RECORD EXCERPTS:
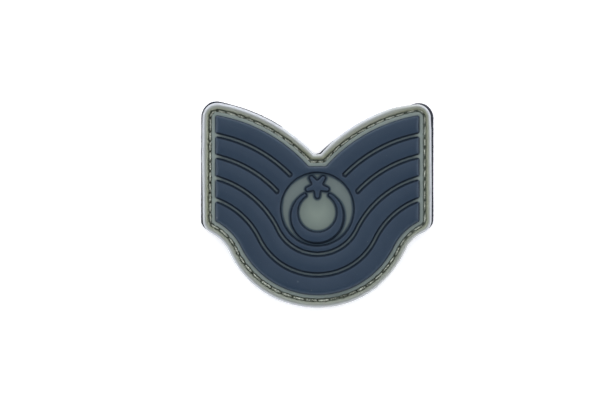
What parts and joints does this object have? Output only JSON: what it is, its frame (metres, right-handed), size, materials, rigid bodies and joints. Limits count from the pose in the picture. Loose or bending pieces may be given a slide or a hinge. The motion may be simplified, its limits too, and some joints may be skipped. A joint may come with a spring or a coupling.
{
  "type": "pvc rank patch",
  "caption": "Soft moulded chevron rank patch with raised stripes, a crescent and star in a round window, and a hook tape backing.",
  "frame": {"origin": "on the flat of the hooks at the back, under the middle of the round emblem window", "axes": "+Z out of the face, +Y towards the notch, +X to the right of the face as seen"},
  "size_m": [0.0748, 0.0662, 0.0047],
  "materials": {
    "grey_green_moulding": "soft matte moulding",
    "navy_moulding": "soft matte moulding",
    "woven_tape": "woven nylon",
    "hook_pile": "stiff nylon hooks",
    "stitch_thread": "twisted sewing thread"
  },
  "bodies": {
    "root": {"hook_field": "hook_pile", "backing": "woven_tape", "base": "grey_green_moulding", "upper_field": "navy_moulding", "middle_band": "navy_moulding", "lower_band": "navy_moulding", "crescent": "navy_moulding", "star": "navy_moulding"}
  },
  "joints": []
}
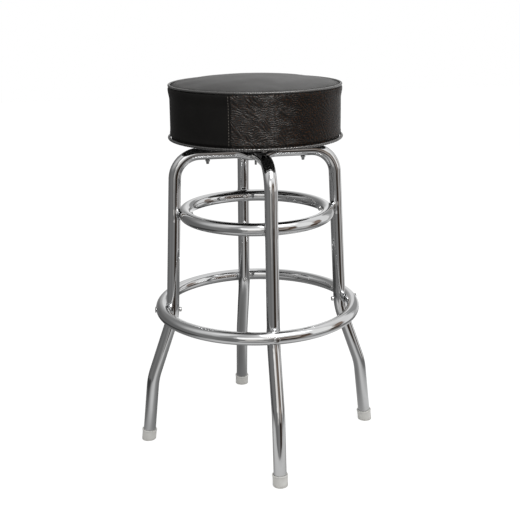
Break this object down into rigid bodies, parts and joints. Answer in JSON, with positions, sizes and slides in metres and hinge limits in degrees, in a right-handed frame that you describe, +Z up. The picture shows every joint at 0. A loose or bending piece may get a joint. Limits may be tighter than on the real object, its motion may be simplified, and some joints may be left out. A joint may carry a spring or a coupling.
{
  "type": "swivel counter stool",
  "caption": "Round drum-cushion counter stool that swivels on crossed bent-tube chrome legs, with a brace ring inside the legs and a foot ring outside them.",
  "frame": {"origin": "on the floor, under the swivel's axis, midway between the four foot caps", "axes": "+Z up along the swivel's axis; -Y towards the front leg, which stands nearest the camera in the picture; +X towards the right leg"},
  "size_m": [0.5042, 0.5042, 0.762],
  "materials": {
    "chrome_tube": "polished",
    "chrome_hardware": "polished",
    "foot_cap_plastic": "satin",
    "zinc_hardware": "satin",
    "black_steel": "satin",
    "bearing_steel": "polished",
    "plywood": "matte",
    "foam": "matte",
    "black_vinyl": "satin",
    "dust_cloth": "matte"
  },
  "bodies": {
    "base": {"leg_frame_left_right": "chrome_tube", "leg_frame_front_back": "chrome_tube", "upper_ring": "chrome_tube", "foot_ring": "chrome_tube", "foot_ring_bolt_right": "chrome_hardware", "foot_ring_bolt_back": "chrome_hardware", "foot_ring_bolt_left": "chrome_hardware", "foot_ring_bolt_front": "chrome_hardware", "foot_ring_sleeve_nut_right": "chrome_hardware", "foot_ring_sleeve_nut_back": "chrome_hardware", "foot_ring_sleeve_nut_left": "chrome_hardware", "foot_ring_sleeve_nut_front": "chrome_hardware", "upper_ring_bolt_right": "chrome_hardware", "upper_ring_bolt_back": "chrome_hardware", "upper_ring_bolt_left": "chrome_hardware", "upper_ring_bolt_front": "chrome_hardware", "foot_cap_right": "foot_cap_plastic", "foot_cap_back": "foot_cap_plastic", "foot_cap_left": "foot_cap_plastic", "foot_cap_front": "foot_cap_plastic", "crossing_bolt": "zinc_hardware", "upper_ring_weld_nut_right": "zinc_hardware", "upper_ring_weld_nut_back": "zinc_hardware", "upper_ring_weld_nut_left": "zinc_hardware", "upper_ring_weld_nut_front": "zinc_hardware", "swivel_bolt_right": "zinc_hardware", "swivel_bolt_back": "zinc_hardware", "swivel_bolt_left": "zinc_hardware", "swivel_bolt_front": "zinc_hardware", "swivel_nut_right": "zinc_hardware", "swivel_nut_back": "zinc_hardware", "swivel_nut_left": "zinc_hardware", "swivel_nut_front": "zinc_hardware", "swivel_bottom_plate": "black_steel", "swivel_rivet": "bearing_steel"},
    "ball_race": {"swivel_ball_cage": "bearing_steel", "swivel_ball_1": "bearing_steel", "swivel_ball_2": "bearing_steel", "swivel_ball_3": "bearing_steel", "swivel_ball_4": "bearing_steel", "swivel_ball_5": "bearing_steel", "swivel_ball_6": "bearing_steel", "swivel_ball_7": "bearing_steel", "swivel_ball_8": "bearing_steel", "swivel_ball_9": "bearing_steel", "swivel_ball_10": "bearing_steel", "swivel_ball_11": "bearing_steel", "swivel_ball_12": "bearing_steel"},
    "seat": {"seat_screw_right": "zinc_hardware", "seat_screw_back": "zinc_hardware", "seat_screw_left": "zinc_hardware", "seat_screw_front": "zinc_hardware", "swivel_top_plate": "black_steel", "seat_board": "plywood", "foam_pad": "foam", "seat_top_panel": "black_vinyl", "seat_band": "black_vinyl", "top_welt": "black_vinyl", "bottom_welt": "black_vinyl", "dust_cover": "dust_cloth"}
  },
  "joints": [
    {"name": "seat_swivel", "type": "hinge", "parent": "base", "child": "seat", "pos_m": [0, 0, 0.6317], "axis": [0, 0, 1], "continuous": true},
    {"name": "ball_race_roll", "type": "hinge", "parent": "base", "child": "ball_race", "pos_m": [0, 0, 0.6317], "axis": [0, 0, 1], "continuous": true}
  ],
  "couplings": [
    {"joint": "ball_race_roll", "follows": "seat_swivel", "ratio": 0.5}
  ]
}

WHAT IS ASKED: From the data above, extract every line in its exact form.

THE OUTPUT:
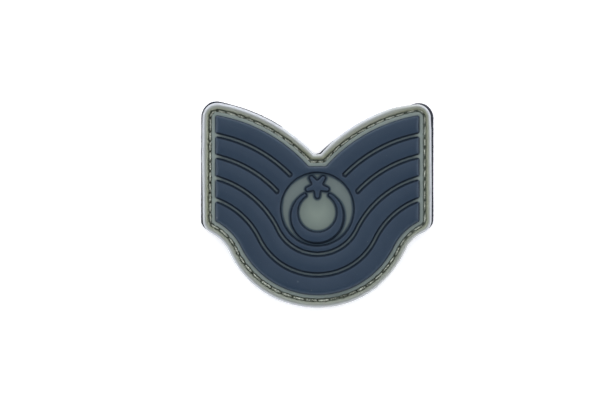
What parts and joints does this object have? Output only JSON: what it is, its frame (metres, right-handed), size, materials, rigid bodies and joints. Limits count from the pose in the picture. Loose or bending pieces may be given a slide or a hinge. The motion may be simplified, its limits too, and some joints may be skipped. A joint may come with a spring or a coupling.
{
  "type": "pvc rank patch",
  "caption": "Soft moulded chevron rank patch with raised stripes, a crescent and star in a round window, and a hook tape backing.",
  "frame": {"origin": "on the flat of the hooks at the back, under the middle of the round emblem window", "axes": "+Z out of the face, +Y towards the notch, +X to the right of the face as seen"},
  "size_m": [0.0748, 0.0662, 0.0047],
  "materials": {
    "grey_green_moulding": "soft matte moulding",
    "navy_moulding": "soft matte moulding",
    "woven_tape": "woven nylon",
    "hook_pile": "stiff nylon hooks",
    "stitch_thread": "twisted sewing thread"
  },
  "bodies": {
    "root": {"hook_field": "hook_pile", "backing": "woven_tape", "base": "grey_green_moulding", "upper_field": "navy_moulding", "middle_band": "navy_moulding", "lower_band": "navy_moulding", "crescent": "navy_moulding", "star": "navy_moulding"}
  },
  "joints": []
}
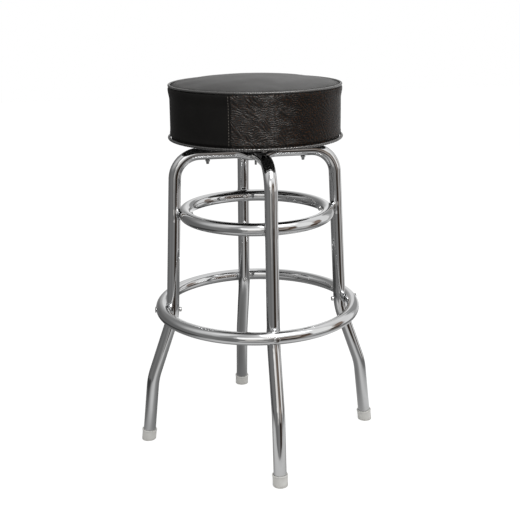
Break this object down into rigid bodies, parts and joints. Answer in JSON, with positions, sizes and slides in metres and hinge limits in degrees, in a right-handed frame that you describe, +Z up. The picture shows every joint at 0. A loose or bending piece may get a joint. Limits may be tighter than on the real object, its motion may be simplified, and some joints may be left out. A joint may carry a spring or a coupling.
{
  "type": "swivel counter stool",
  "caption": "Round drum-cushion counter stool that swivels on crossed bent-tube chrome legs, with a brace ring inside the legs and a foot ring outside them.",
  "frame": {"origin": "on the floor, under the swivel's axis, midway between the four foot caps", "axes": "+Z up along the swivel's axis; -Y towards the front leg, which stands nearest the camera in the picture; +X towards the right leg"},
  "size_m": [0.5042, 0.5042, 0.762],
  "materials": {
    "chrome_tube": "polished",
    "chrome_hardware": "polished",
    "foot_cap_plastic": "satin",
    "zinc_hardware": "satin",
    "black_steel": "satin",
    "bearing_steel": "polished",
    "plywood": "matte",
    "foam": "matte",
    "black_vinyl": "satin",
    "dust_cloth": "matte"
  },
  "bodies": {
    "base": {"leg_frame_left_right": "chrome_tube", "leg_frame_front_back": "chrome_tube", "upper_ring": "chrome_tube", "foot_ring": "chrome_tube", "foot_ring_bolt_right": "chrome_hardware", "foot_ring_bolt_back": "chrome_hardware", "foot_ring_bolt_left": "chrome_hardware", "foot_ring_bolt_front": "chrome_hardware", "foot_ring_sleeve_nut_right": "chrome_hardware", "foot_ring_sleeve_nut_back": "chrome_hardware", "foot_ring_sleeve_nut_left": "chrome_hardware", "foot_ring_sleeve_nut_front": "chrome_hardware", "upper_ring_bolt_right": "chrome_hardware", "upper_ring_bolt_back": "chrome_hardware", "upper_ring_bolt_left": "chrome_hardware", "upper_ring_bolt_front": "chrome_hardware", "foot_cap_right": "foot_cap_plastic", "foot_cap_back": "foot_cap_plastic", "foot_cap_left": "foot_cap_plastic", "foot_cap_front": "foot_cap_plastic", "crossing_bolt": "zinc_hardware", "upper_ring_weld_nut_right": "zinc_hardware", "upper_ring_weld_nut_back": "zinc_hardware", "upper_ring_weld_nut_left": "zinc_hardware", "upper_ring_weld_nut_front": "zinc_hardware", "swivel_bolt_right": "zinc_hardware", "swivel_bolt_back": "zinc_hardware", "swivel_bolt_left": "zinc_hardware", "swivel_bolt_front": "zinc_hardware", "swivel_nut_right": "zinc_hardware", "swivel_nut_back": "zinc_hardware", "swivel_nut_left": "zinc_hardware", "swivel_nut_front": "zinc_hardware", "swivel_bottom_plate": "black_steel", "swivel_rivet": "bearing_steel"},
    "ball_race": {"swivel_ball_cage": "bearing_steel", "swivel_ball_1": "bearing_steel", "swivel_ball_2": "bearing_steel", "swivel_ball_3": "bearing_steel", "swivel_ball_4": "bearing_steel", "swivel_ball_5": "bearing_steel", "swivel_ball_6": "bearing_steel", "swivel_ball_7": "bearing_steel", "swivel_ball_8": "bearing_steel", "swivel_ball_9": "bearing_steel", "swivel_ball_10": "bearing_steel", "swivel_ball_11": "bearing_steel", "swivel_ball_12": "bearing_steel"},
    "seat": {"seat_screw_right": "zinc_hardware", "seat_screw_back": "zinc_hardware", "seat_screw_left": "zinc_hardware", "seat_screw_front": "zinc_hardware", "swivel_top_plate": "black_steel", "seat_board": "plywood", "foam_pad": "foam", "seat_top_panel": "black_vinyl", "seat_band": "black_vinyl", "top_welt": "black_vinyl", "bottom_welt": "black_vinyl", "dust_cover": "dust_cloth"}
  },
  "joints": [
    {"name": "seat_swivel", "type": "hinge", "parent": "base", "child": "seat", "pos_m": [0, 0, 0.6317], "axis": [0, 0, 1], "continuous": true},
    {"name": "ball_race_roll", "type": "hinge", "parent": "base", "child": "ball_race", "pos_m": [0, 0, 0.6317], "axis": [0, 0, 1], "continuous": true}
  ],
  "couplings": [
    {"joint": "ball_race_roll", "follows": "seat_swivel", "ratio": 0.5}
  ]
}